Demoted?
Beauty & Drunk. It's Rita Hayworth's birthday; the photographers have gathered; she's perfectly put together, and just drop-dead gorgeous. Her husband, a Mr. O. Welles, has just rolled out of bed and combed his hair with a pencil, and forgotten to button his shirt. The general impression is that he either A) had to get drunk to have sex with Rita Hayworth, or B) got so drunk he couldn't have sex with Rita Hayworth. Neither reflects well on him.
I'd probably better drop my claim to being Minnesota's Third Best Blog. I just found Lilek's blog, and it rocks, hard. That drops me down considerably. The Impetuous blog helpfully denied that I sucked, however, so that buoys my spirits. I'd just like to offer sincere apologies to anyone I owe email to, because I've been bad about writing anyone. The truth is, I started writing about my memories and thoughts of debate in the Debater's Corner sub-blog since earlier this week and I keep getting sidetracked by stupid stories, so I'm not sure it will be done any time soon. And of course, if I haven't been blogging here, I've been trying to get that done, so Big Important E-mails I need to write are being put off. Stories? Well, like some involving Sean LeMoine, a nearly legendary figure amongst the bizarre folks that populate the world of debate. Sean went to school at Northwestern Louisiana State University. No one ever accused Sean of being the sharpest crayon in the box, and Sean knew it, and loved throwing it in the faces of those debaters that were far smarter than him yet did worse. He was known for doing things like going up to rival debaters that had failed to make it past preliminary rounds and loudly yelling in their faces in a near-caricaturish southern twang, "3-5? 3-5? (Referring to that debater's record, out of eight prelim rounds) You're watching ME debate!" And now, see, I'm letting these damn things spill over into Hobbsblog. Great.
Skipping straight to the links, or Pretending to be Intellectual
Ok, so I got 6 outta 10 only on this Guardian Book Quiz. Frankly, I should have only gotten about 3 or 4. It's a hard quiz, and I got lucky.
Which modernist triumph did Virginia Woolf consider "the work of a queasy undergraduate scratching his pimples?"

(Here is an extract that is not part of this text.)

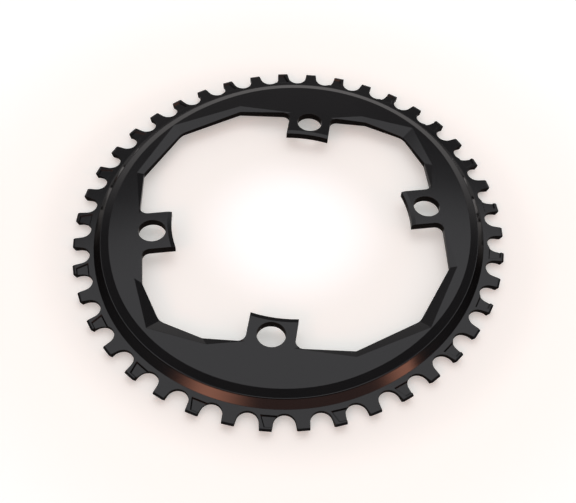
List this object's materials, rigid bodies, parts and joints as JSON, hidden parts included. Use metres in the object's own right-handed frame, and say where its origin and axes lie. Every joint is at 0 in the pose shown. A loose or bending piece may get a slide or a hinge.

From Blue Ruin, which is a fine British Blog. Let me rephrase that, considering what I'm about to write. I love this blog. It's one of my favorites, and has been for months and months. Because, there was something about this particular blog I had been meaning to say; oh yes. Catherine states that she owns
Black heeled shoes: 3 pairs
Black boots: 4 pairs (one with holes in, one with silly fluff on, two relatively practical)
'Cow hide' boots
Cowboy boots (well, sort of)
Campers
Airwalks
Flat shoes
Flat sandals: 3 pairs (two of which are pretty much unwearable on account of the shocking blisters they give me)
Silly, impractical party shoes: 10 pairs (seven of which are black)
Ok. That's amazing. She owns 25 pairs of shoes. I own two. What's up with that? Oh, but her immediately previous post is whining about having no money. Uh, I don't know how many pounds shoes cost across the pond, but over here they're a lot of money. I could do a lot with 25 pairs of shoes worth of Ca$h money, I tell you what. And what's a whinge?
Finally, you'll like this one; the crack dealer hired a double to serve his prison sentence. Problem? The double got sick of it and left just 47 days before completing the sentence. Now the crack dealer is in custody facing a charge of defrauding the United States. From the Obscure Store.
Oh, now that I know about this site I don't know if I'll ever post a LAPI again. They're showing pornography in there! I'm shocked and appalled! I swear I was only in there to find out about this video game intro sequence!!